Restate word for word the lines that begin the listing and end with the line holding "along its top.".

> [Supplied data]:
— START —
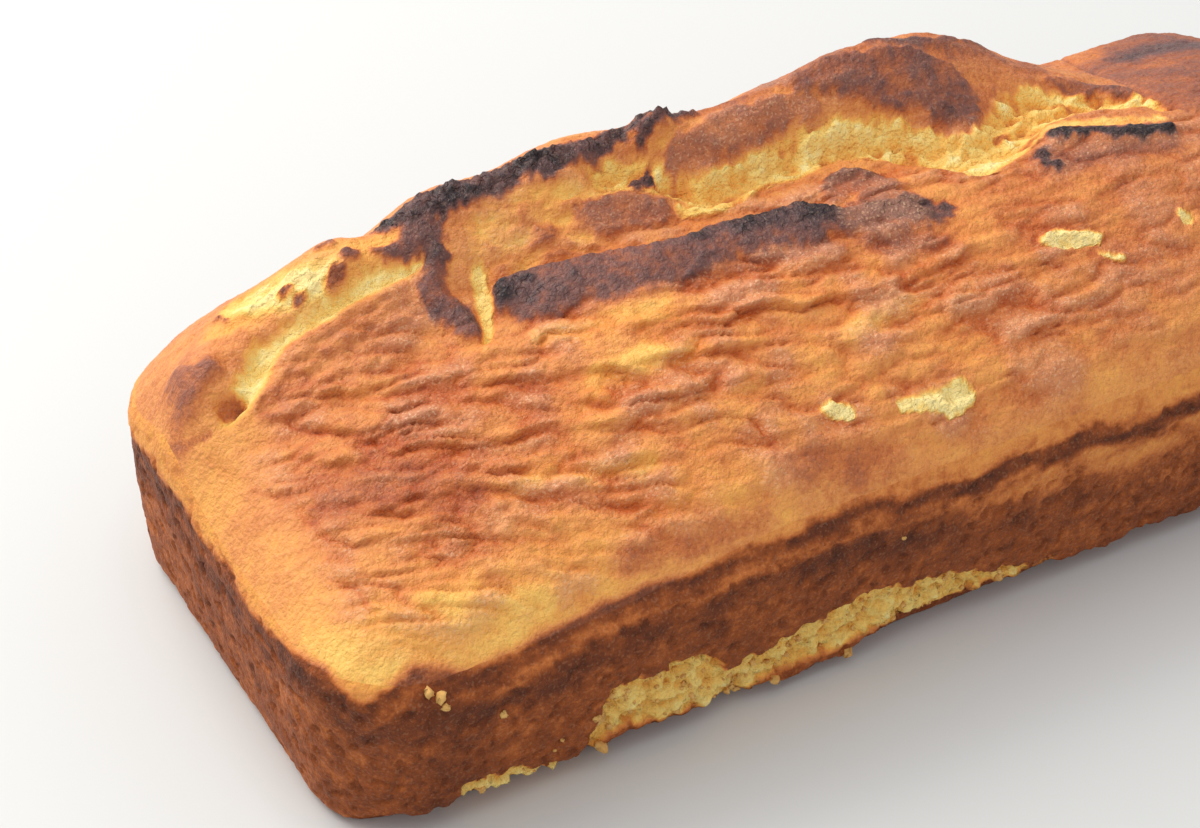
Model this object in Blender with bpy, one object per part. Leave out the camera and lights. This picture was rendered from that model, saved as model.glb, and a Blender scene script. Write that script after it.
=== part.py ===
"""Pound cake loaf: one solid of baked cake, browned all over and split open along its top.

Metres, +Z up. +X runs along the loaf towards its far end, -Y is the side that the
photograph shows, and the origin is the middle of the flat underside.
"""
import math

import bmesh
import bpy
from mathutils import Vector, noise

# Driving dimensions of the shape that the tin gave the cake
BASE_LENGTH = 0.242
BASE_WIDTH = 0.099
CORNER_RADIUS = 0.018
RIM_HEIGHT = 0.031
RIM_RISE = 0.005
NEAR_FLARE = 0.0035
FAR_FLARE = 0.0028
END_FLARE = 0.0016
BASE_ROUNDING = 0.0011

# Driving dimensions of the risen top
SHOULDER = 0.0050
SHOULDER_REACH = 0.012
DOME_RISE = 0.0175
CREST_RISE = 0.0190
CREST_Y = 0.029
CREST_NEAR_REACH = 0.014
CREST_FAR_REACH = 0.018

# How finely the loaf is divided: along, across and up the wall
CELLS_ALONG = 82
CELLS_ACROSS = 35

# Rows up the wall: share of the rim's height, height above the rim, bulge outwards
WALL_ROWS = (
    (0.00, 0.0, -BASE_ROUNDING),
    (0.06, 0.0, 0.0),
    (0.33, 0.0, 0.0004),
    (0.66, 0.0, 0.0004),
    (0.90, 0.0, 0.0001),
    (1.00, 0.0, -0.0009),
    (1.00, 0.0016, 0.0001),
    (1.00, 0.0032, -0.0007),
    (1.00, 0.0042, 0.0),
)

# Soft swells of the top: middle, half-lengths along and across, rise
SWELLS = (
    (-0.115, 0.020, 0.0095, 0.0110, 0.0075),
    (-0.104, 0.037, 0.0110, 0.0090, 0.0026),
    (-0.084, 0.031, 0.0080, 0.0090, 0.0020),
    (-0.076, 0.033, 0.0060, 0.0090, -0.0036),
    (-0.064, 0.031, 0.0090, 0.0090, 0.0012),
    (-0.038, 0.032, 0.0100, 0.0090, 0.0025),
    (-0.008, 0.030, 0.0090, 0.0090, -0.0020),
    (0.028, 0.029, 0.0140, 0.0120, 0.0020),
    (0.104, 0.020, 0.0140, 0.0200, 0.0025),
    (0.080, -0.020, 0.0300, 0.0180, 0.0010),
)

# Plates of crust with steeper edges: middle, half-lengths, turn in degrees, rise
PLATES = (
    (-0.091, 0.012, 0.016, 0.0080, 8, 0.0012),
    (-0.009, 0.024, 0.016, 0.0048, 0, 0.0018),
    (0.024, 0.021, 0.017, 0.0075, -22, 0.0022),
    (-0.022, 0.026, 0.004, 0.0040, 0, 0.0018),
    (0.068, 0.023, 0.010, 0.0055, 15, 0.0010),
)

# Ridges and clefts that follow a path: points, half-width, rise, steepness of their sides
LEFT_CRACK = ((-0.118, 0.015), (-0.111, 0.014), (-0.103, 0.019), (-0.088, 0.022), (-0.074, 0.020))
SPLIT_MIDDLE = ((-0.037, 0.020), (-0.025, 0.0165), (-0.013, 0.0125), (0.000, 0.0125), (0.010, 0.011))
SPLIT_RIGHT = ((0.016, 0.008), (0.025, 0.002), (0.036, 0.002), (0.050, 0.008), (0.064, 0.007), (0.075, 0.003))
CHARRED_LIP = ((-0.058, 0.009), (-0.045, 0.009), (-0.030, 0.007), (-0.015, 0.0045), (0.004, 0.004), (0.018, -0.003))
LIP_UNDERCUT = ((-0.061, 0.000), (-0.045, -0.0005), (-0.030, -0.002), (-0.015, -0.006), (0.002, -0.007))
CHARRED_FLAP = ((-0.071, 0.018), (-0.069, 0.013), (-0.068, 0.007))
PALE_CLEFT = ((-0.066, 0.001), (-0.0645, 0.008), (-0.062, 0.016))
CHARRED_STRIP = ((0.045, -0.004), (0.053, -0.002), (0.062, -0.004), (0.072, -0.007))
FOLDS = (
    (LEFT_CRACK, 0.0030, -0.0028, 2),
    (SPLIT_MIDDLE, 0.0046, -0.0042, 3),
    (SPLIT_RIGHT, 0.0072, -0.0042, 4),
    (CHARRED_LIP, 0.0056, 0.0030, 4),
    (LIP_UNDERCUT, 0.0030, -0.0010, 2),
    (CHARRED_FLAP, 0.0036, 0.0022, 2),
    (PALE_CLEFT, 0.0026, -0.0024, 2),
    (CHARRED_STRIP, 0.0036, 0.0026, 2),
)

# Where the crust was torn off the foot of the near wall
TEAR_START = -0.076
TEAR_END = 0.006
TEAR_HEIGHT = 0.015
TEAR_DEPTH = 0.0024

CRUST_COLOUR = (0.42, 0.15, 0.035, 1.0)


def smooth(value, start, end):
    """0 before start, 1 after end, and an even curve between."""
    share = min(max((value - start) / (end - start), 0.0), 1.0)
    return share * share * (3.0 - 2.0 * share)


def swell(x, y, middle_x, middle_y, reach_x, reach_y, turn=0.0, steepness=1.0):
    """1 at the middle of a swell and 0 far from it; a steeper one has a flatter top."""
    angle = math.radians(turn)
    away_x, away_y = x - middle_x, y - middle_y
    along = (away_x * math.cos(angle) + away_y * math.sin(angle)) / reach_x
    across = (away_y * math.cos(angle) - away_x * math.sin(angle)) / reach_y
    return math.exp(-(along * along + across * across) ** steepness)


def path_distance(x, y, path):
    """Distance from a point to the nearest stretch of a path."""
    nearest = 1.0
    for (start_x, start_y), (end_x, end_y) in zip(path, path[1:]):
        run_x, run_y = end_x - start_x, end_y - start_y
        share = ((x - start_x) * run_x + (y - start_y) * run_y) / (run_x * run_x + run_y * run_y)
        share = min(max(share, 0.0), 1.0)
        nearest = min(nearest, math.hypot(x - start_x - share * run_x, y - start_y - share * run_y))
    return nearest


def uneven(x, y, z, size, seed):
    """Seeded unevenness between about -1 and 1, with lumps of the given size."""
    return noise.noise(Vector((x / size + seed * 7.3, y / size - seed * 3.1, z / size + seed)))


def rim_height(x, y):
    """The line that the tin's edge left: it climbs towards the middle of the near side."""
    far_side = smooth(y, -0.020, 0.040)
    return RIM_HEIGHT + RIM_RISE * smooth(x, -0.080, -0.035) * (1.0 - 0.9 * far_side)


def rim_distance(x, y):
    """Distance inwards from the outline of the base, a rectangle with round corners."""
    out_x = abs(x) - (BASE_LENGTH / 2 - CORNER_RADIUS)
    out_y = abs(y) - (BASE_WIDTH / 2 - CORNER_RADIUS)
    corner = math.hypot(max(out_x, 0.0), max(out_y, 0.0))
    return CORNER_RADIUS - corner - min(max(out_x, out_y), 0.0)


def dome_height(x, y):
    """The whole risen shape without its crust's relief."""
    along = min(abs(x) / (BASE_LENGTH / 2), 1.0)
    across = min(abs(y) / (BASE_WIDTH / 2), 1.0)
    inwards = min(max(rim_distance(x, y) / SHOULDER_REACH, 0.0), 1.0)
    height = rim_height(x, y) + SHOULDER + DOME_RISE * (1.0 - across ** 1.5) * (1.0 - along ** 4)
    height += 0.0020 * (1.0 - (1.0 - inwards) ** 2)
    risen = smooth(x, -0.132, -0.068) * (1.0 - smooth(x, 0.036, 0.080))
    reach = CREST_NEAR_REACH if y < CREST_Y else CREST_FAR_REACH
    return height + CREST_RISE * risen * math.exp(-((y - CREST_Y) / reach) ** 2)


def top_height(x, y):
    """The dome with its swells, plates, ridges, clefts and broad creases."""
    height = dome_height(x, y)
    for middle_x, middle_y, reach_x, reach_y, rise in SWELLS:
        height += rise * swell(x, y, middle_x, middle_y, reach_x, reach_y)
    for middle_x, middle_y, reach_x, reach_y, turn, rise in PLATES:
        height += rise * swell(x, y, middle_x, middle_y, reach_x, reach_y, turn, steepness=3.0)
    for path, half_width, rise, steepness in FOLDS:
        height += rise * math.exp(-(path_distance(x, y, path) / half_width) ** steepness)
    inside = smooth(rim_distance(x, y), 0.0, 0.010)
    height += 0.0006 * inside * uneven(x * 0.5, y, 0.0, 0.006, seed=1)
    height += 0.0008 * inside * uneven(x, y, 0.0, 0.018, seed=2)
    return height


def plan_point(along, across):
    """A place of the square grid, -1 to 1 each way, on the base: its point and outward direction."""
    flat = Vector((along * BASE_LENGTH / 2, across * BASE_WIDTH / 2))
    limit_x = BASE_LENGTH / 2 - CORNER_RADIUS
    limit_y = BASE_WIDTH / 2 - CORNER_RADIUS
    inner = Vector((min(max(flat.x, -limit_x), limit_x), min(max(flat.y, -limit_y), limit_y)))
    out = flat - inner
    if out.length < 1e-9:
        return flat, Vector((0.0, 0.0))
    rounded = out * (max(abs(out.x), abs(out.y)) / out.length)
    return inner + rounded, out.normalized()


def flare(outward):
    """How far the rim stands out beyond the base, in an outward direction."""
    side = NEAR_FLARE if outward.y < 0.0 else FAR_FLARE
    return END_FLARE * outward.x ** 2 + side * outward.y ** 2


def tear(x, y, z):
    """How deep the torn patch at the foot of the near wall goes in at a point."""
    along = smooth(x, TEAR_START, TEAR_START + 0.006) * (1.0 - smooth(x, TEAR_END - 0.006, TEAR_END))
    ragged = TEAR_HEIGHT * (1.0 + 0.30 * uneven(x, 0.0, 0.0, 0.012, seed=3))
    up = smooth(z, 0.001, 0.003) * (1.0 - smooth(z, ragged - 0.004, ragged))
    return TEAR_DEPTH * along * up if y < 0.0 else 0.0


def wall_point(along, across, row):
    """A point of one row of the wall."""
    share, above_rim, bulge = WALL_ROWS[row]
    place, outward = plan_point(along, across)
    height = share * rim_height(place.x, place.y) + above_rim
    leaning = share if above_rim == 0.0 else 1.0 - above_rim / (SHOULDER + 0.001)
    out = leaning * flare(outward) + bulge - tear(place.x, place.y, height)
    out += 0.0004 * smooth(height, 0.0, 0.004) * uneven(place.x, place.y, height, 0.016, seed=4)
    return Vector((place.x + outward.x * out, place.y + outward.y * out, height))


def grid_box():
    """A closed box from -1 to 1, divided along, across and up, with a plain underside."""
    grid = bmesh.new()
    bmesh.ops.create_cube(grid, size=2.0)
    for axis, cells in ((0, CELLS_ALONG), (1, CELLS_ACROSS), (2, len(WALL_ROWS))):
        crossing = [edge for edge in grid.edges if abs(edge.verts[0].co[axis] - edge.verts[1].co[axis]) > 1e-6]
        bmesh.ops.subdivide_edges(grid, edges=crossing, cuts=cells - 1, use_grid_fill=True)
    underside = [face for face in grid.faces if face.calc_center_median().z < -0.999]
    plain = bmesh.ops.dissolve_faces(grid, faces=underside, use_verts=True)
    bmesh.ops.poke(grid, faces=plain["region"])
    return grid


def shape_loaf(grid):
    """Moves every point of the grid box to its place on the loaf."""
    for vertex in grid.verts:
        along, across, up = vertex.co
        row = round((up + 1.0) / 2.0 * len(WALL_ROWS))
        if row == len(WALL_ROWS):
            place = plan_point(along, across)[0]
            vertex.co = (place.x, place.y, top_height(place.x, place.y))
        elif max(abs(along), abs(across)) < 0.999:
            vertex.co = (0.0, 0.0, 0.0)
        else:
            vertex.co = wall_point(along, across, row)


def browned_crust():
    """The crust's material."""
    material = bpy.data.materials.new("browned_crust")
    material.use_nodes = True
    shader = material.node_tree.nodes["Principled BSDF"]
    shader.inputs["Base Color"].default_value = CRUST_COLOUR
    shader.inputs["Roughness"].default_value = 0.62
    shader.inputs["Metallic"].default_value = 0.0
    material.diffuse_color = CRUST_COLOUR
    return material


def build_loaf():
    """The loaf, in a collection named for it."""
    grid = grid_box()
    shape_loaf(grid)
    bmesh.ops.triangulate(grid, faces=grid.faces[:])
    bmesh.ops.recalc_face_normals(grid, faces=grid.faces[:])
    mesh = bpy.data.meshes.new("loaf")
    grid.to_mesh(mesh)
    grid.free()
    mesh.shade_smooth()
    mesh.materials.append(browned_crust())
    loaf = bpy.data.objects.new("loaf", mesh)
    collection = bpy.data.collections.new("pound_cake_loaf")
    bpy.context.scene.collection.children.link(collection)
    collection.objects.link(loaf)


for leftover in list(bpy.data.objects):
    bpy.data.objects.remove(leftover, do_unlink=True)
build_loaf()
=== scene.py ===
import itertools
import math

import bpy
import numpy as np
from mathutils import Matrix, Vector


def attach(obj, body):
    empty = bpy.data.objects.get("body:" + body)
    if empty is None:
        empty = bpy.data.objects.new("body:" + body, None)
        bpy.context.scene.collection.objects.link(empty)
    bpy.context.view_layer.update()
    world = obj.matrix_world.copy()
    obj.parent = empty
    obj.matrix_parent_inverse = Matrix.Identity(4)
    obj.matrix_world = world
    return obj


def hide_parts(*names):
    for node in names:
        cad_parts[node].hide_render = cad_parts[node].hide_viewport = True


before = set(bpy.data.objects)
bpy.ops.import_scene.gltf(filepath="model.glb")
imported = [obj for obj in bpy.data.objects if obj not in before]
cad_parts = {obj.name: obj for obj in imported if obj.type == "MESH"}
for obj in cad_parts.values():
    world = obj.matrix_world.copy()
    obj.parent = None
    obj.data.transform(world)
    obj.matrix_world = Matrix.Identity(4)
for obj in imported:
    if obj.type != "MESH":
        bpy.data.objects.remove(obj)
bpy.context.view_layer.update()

# The view: a hand-held camera stood at the near left corner and looked down on the loaf,
# close enough for the far right end to leave the picture. A long lens kept its sides straight.
CAMERA_PLACE = (-0.2500, -0.3626, 0.3692)
CAMERA_DOWN = math.radians(39.17)
CAMERA_TURN = math.radians(-29.26)
LENS = 90.0

lens = bpy.data.cameras.new("view")
lens.lens = LENS
lens.sensor_width = 36.0
lens.clip_start = 0.05
camera = bpy.data.objects.new("view", lens)
camera.location = CAMERA_PLACE
camera.rotation_euler = (math.pi / 2 - CAMERA_DOWN, 0.0, CAMERA_TURN)
bpy.context.scene.collection.objects.link(camera)
bpy.context.scene.camera = camera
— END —
> [Output of the task]:
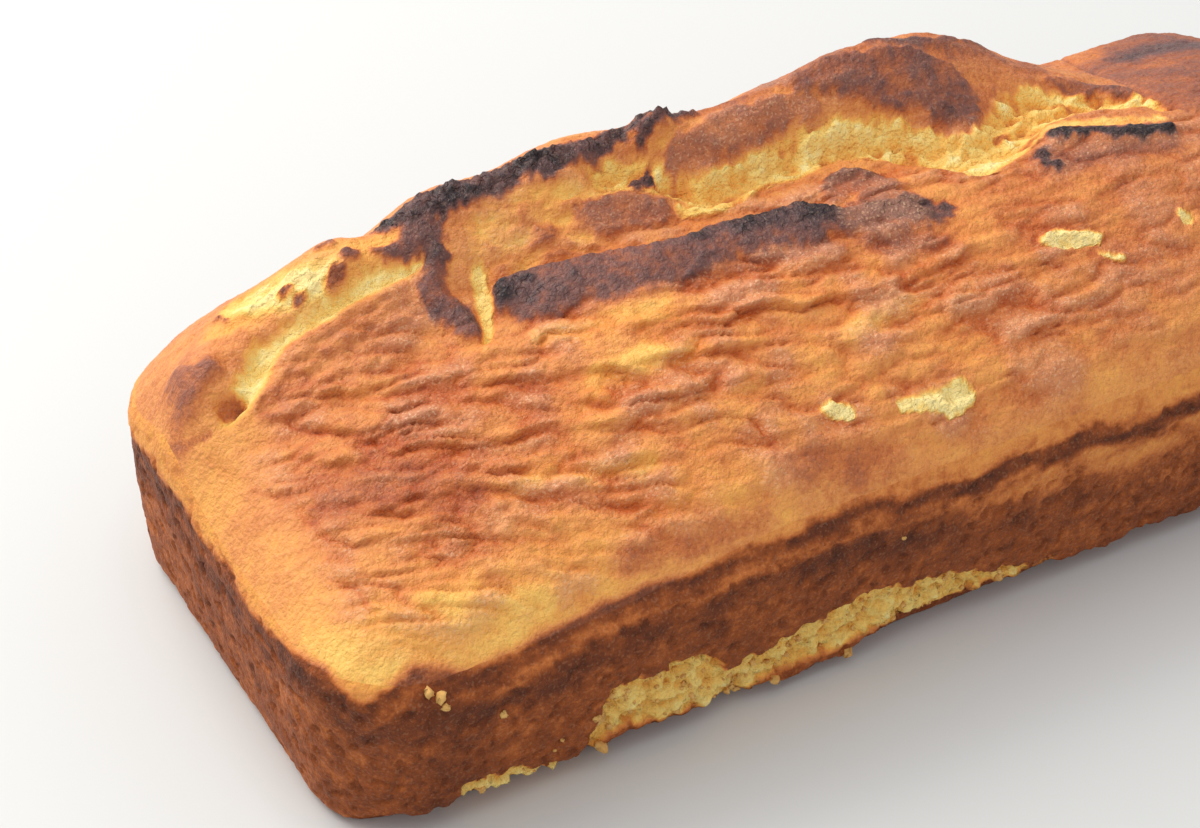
Model this object in Blender with bpy, one object per part. Leave out the camera and lights. This picture was rendered from that model, saved as model.glb, and a Blender scene script. Write that script after it.
=== part.py ===
"""Pound cake loaf: one solid of baked cake, browned all over and split open along its top.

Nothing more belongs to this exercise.